This project focuses on analyzing the Single-Cell RNA sequencing data of liver metastases of colorectal cancer (CRC) with the dataset from GSE178318. The primary goal of this analysis is to explore the tumor microenvironment (TME) and check the expression of lymphotoxins in metastasized liver cancer cells.
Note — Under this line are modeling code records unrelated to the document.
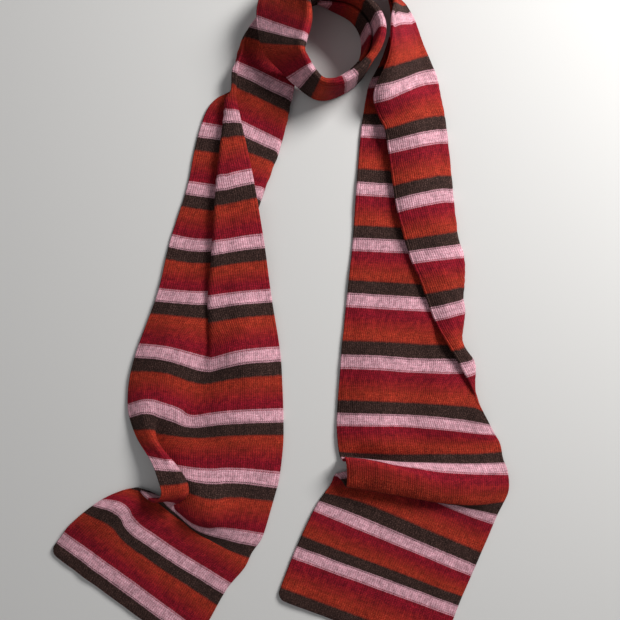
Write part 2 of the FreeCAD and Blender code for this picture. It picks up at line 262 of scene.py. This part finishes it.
def row_at(q):
    """The six points of the row at q repeats, smoothly between the given rows."""
    q = min(max(q, STATIONS[0]), STATIONS[-1])
    i = min(max(sum(1 for s in STATIONS if s <= q) - 1, 0), len(STATIONS) - 2)
    q1, q2 = STATIONS[i], STATIONS[i + 1]
    q0, q3 = STATIONS[max(i - 1, 0)], STATIONS[min(i + 2, len(STATIONS) - 1)]
    t = (q - q1) / (q2 - q1)
    blends = (2*t**3 - 3*t**2 + 1, t**3 - 2*t**2 + t, 3*t**2 - 2*t**3, t**3 - t**2)
    row = []
    for before, start, end, after in zip(ROWS[q0], ROWS[q1], ROWS[q2], ROWS[q3]):
        leave = (end - before) * ((q2 - q1) / (q2 - q0))
        arrive = (after - start) * ((q2 - q1) / (q3 - q1))
        row.append(start*blends[0] + leave*blends[1] + end*blends[2] + arrive*blends[3])
    return row


def bezier(start, leave, arrive, end):
    """Points along a curve from start to end, drawn towards the two points between them."""
    for i in range(BEND_STEPS + 1):
        t = i / BEND_STEPS
        yield (start * (1 - t)**3 + leave * (3 * t * (1 - t)**2)
               + arrive * (3 * t**2 * (1 - t)) + end * t**3)


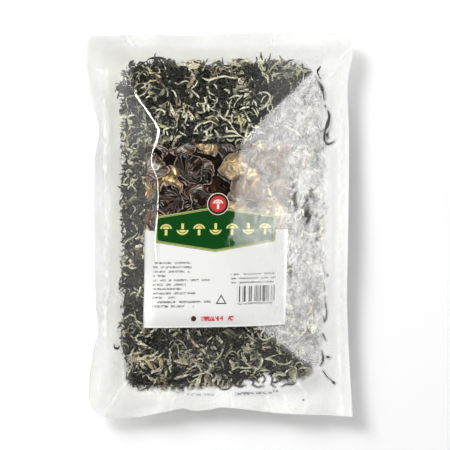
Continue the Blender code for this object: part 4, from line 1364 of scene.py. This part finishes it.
def cup_layer(tree, place, below, offset, pitch, radius, share):
    """A layer of cups over what is below: one to a cell, each with its own turn, size, kind
    and fanned folds. Share is how many of the cells have one."""
    moved = vector_maths(tree, "ADD", place, offset).outputs[0]
    cell = node(tree, "TexVoronoi", Vector=moved, Scale=1.0 / pitch, Randomness=0.75)
    cell.voronoi_dimensions = "2D"
    turn, size, kind = split(tree, cell.outputs["Color"])
    # More tan ones towards the right
    at = split(tree, cell.outputs["Position"])[0]
    right = node(tree, "MapRange", Value=at, From_Min=offset[0] + 84.0, From_Max=offset[0] + 112.0,
                 To_Min=0.0, To_Max=1.0).outputs[0]
    tan = maths(tree, "MULTIPLY", maths(tree, "LESS_THAN", kind, 0.42), right)
    kind = maths(tree, "MULTIPLY_ADD", tan, 0.36, kind)
    local = vector_maths(tree, "SUBTRACT", moved, cell.outputs["Position"]).outputs[0]
    turned = node(tree, "VectorRotate", Vector=local,
                  Angle=maths(tree, "MULTIPLY", turn, 6.2832)).outputs[0]
    reach = maths(tree, "MULTIPLY_ADD", size, radius * 0.45, radius * 0.75)
    shaped = vector_maths(tree, "MULTIPLY", turned, (1.0, 1.32, 0.0)).outputs[0]
    away = maths(tree, "DIVIDE", vector_maths(tree, "LENGTH", shaped).outputs["Value"], reach)
    side_x, side_y, _ = split(tree, shaped)
    fan = maths(tree, "ARCTAN2", maths(tree, "MULTIPLY_ADD", reach, 0.8, side_y), side_x)
    sweep = node(tree, "CombineXYZ", X=maths(tree, "MULTIPLY", fan, 4.5),
                 Y=maths(tree, "MULTIPLY", away, 1.6), Z=maths(tree, "MULTIPLY", kind, 90.0))
    folded = node(tree, "TexNoise", Vector=sweep.outputs[0], Scale=1.0, Detail=3.0,
                  Roughness=0.6)
    flesh = ramped(tree, away, CUPS[0])
    for limit, stops in zip((0.42, 0.64, 0.80), CUPS[1:]):
        flesh = mixed(tree, maths(tree, "GREATER_THAN", kind, limit), flesh,
                      ramped(tree, away, stops))
    gloss = ramped(tree, folded.outputs["Fac"],
                   [(0.32, (0.14, 0.12, 0.10)), (0.47, (0.8, 0.72, 0.60)),
                    (0.56, (1.7, 1.52, 1.30)), (0.63, (4.4, 4.2, 3.8))])
    lit = tree.nodes.new("ShaderNodeMix")
    lit.data_type, lit.blend_type = "RGBA", "MULTIPLY"
    lit.inputs["Factor"].default_value = 1.0
    tree.links.new(flesh, lit.inputs[6])
    tree.links.new(gloss, lit.inputs[7])
    gills = node(tree, "CombineXYZ", X=maths(tree, "MULTIPLY", fan, 15.0),
                 Y=maths(tree, "MULTIPLY", away, 2.2), Z=maths(tree, "MULTIPLY", kind, 50.0))
    streak = node(tree, "TexNoise", Vector=gills.outputs[0], Scale=1.0, Detail=2.0)
    streaks = ramped(tree, streak.outputs["Fac"], [(0.55, (0, 0, 0)), (0.66, (1, 1, 1))])
    wet = maths(tree, "MULTIPLY", streaks, maths(tree, "LESS_THAN", size, 0.62))
    flesh = mixed(tree, maths(tree, "MULTIPLY", wet, 0.55), lit.outputs[2], (0.50, 0.50, 0.48))
    # The rim catches the light here and there
    thin = maths(tree, "SUBTRACT", 1.0, maths(tree, "MULTIPLY",
                 maths(tree, "ABSOLUTE", maths(tree, "SUBTRACT", away, 0.965)), 28.0), clamp=True)
    caught = ramped(tree, folded.outputs["Fac"], [(0.38, (0.12, 0.12, 0.12)), (0.60, (1, 1, 1))])
    flesh = mixed(tree, maths(tree, "MULTIPLY", thin, caught), flesh, (0.60, 0.51, 0.42))
    # Painted reflection: cups towards the right are mixed towards pale tan, as the film's
    # reflection whitens them
    flesh = mixed(tree, maths(tree, "MULTIPLY", right, 0.22), flesh, (0.44, 0.39, 0.32))
    there = maths(tree, "LESS_THAN", turn, share)
    shade = maths(tree, "MULTIPLY", maths(tree, "LESS_THAN", away, 1.10), 0.8)
    below = mixed(tree, maths(tree, "MULTIPLY", shade, there), below, (0.003, 0.002, 0.001))
    return mixed(tree, maths(tree, "MULTIPLY", maths(tree, "LESS_THAN", away, 1.0), there),
                 below, flesh)


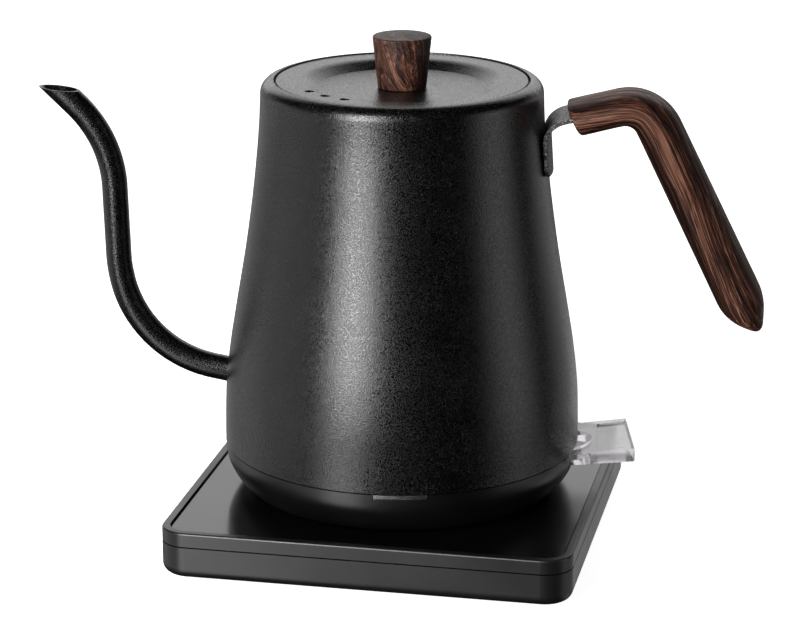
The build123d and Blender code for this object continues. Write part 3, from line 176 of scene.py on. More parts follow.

Key steps include quality control (QC), clustering, normalization, and differential expression analysis (DEA).
-
Data Preparation:
- Load the raw count matrix, barcodes, and gene names.
- Create the Seurat object for downstream analysis and add metadata about tissue origin (CRC, LM, PBMC).
-
Quality Control (QC):
- Calculate percentages of mitochondrial and ribosomal gene expressions.
- Assess the number of UMI counts and genes per cell using histograms and boxplots.
- Filter low-quality cells based on predefined thresholds (UMI counts, gene counts, mitochondrial content).
- Filter non-protein coding genes, keeping only protein-coding ones for analysis.
-
Normalization and Cell Cycle Analysis:
- Normalize data and score cells based on cell cycle phases (S, G2M).
- Perform PCA to examine variability and conduct clustering.
-
Data Integration:
- Integrate data across tissue groups (CRC, LM, PBMC) to reduce batch effects and ensure comparable cell types are identified.
-
Clustering:
- Perform dimensionality reduction (PCA, UMAP) and identify clusters based on tissue origin.
- Clustering without integration revealed batch effects, motivating the integration approach.
-
Differential Expression Analysis (DEA):
- Perform DEA between liver metastasis (LM), PBMC, and colorectal carcinoma (CRC) tissues.
- Identify significant tissue-specific markers and visualize results with heatmaps.
-
Functional Enrichment Analysis:
- Use enrichR to identify enriched biological processes, molecular functions, and cellular components from the identified markers.
- R Packages: Seurat, ggplot2, dplyr, openxlsx, SeuratDisk, enrichR, etc.
- Data: GSE178318, a single-cell RNA-seq dataset.
- UMI counts per cell (Histogram & Boxplots)
- Mitochondrial counts ratio per cell (Density plot)
- Complexity of gene expression
- Heatmaps for tissue-specific markers
- Enriched functions per tissue group
Detailed session info can be found in the corresponding section of the report.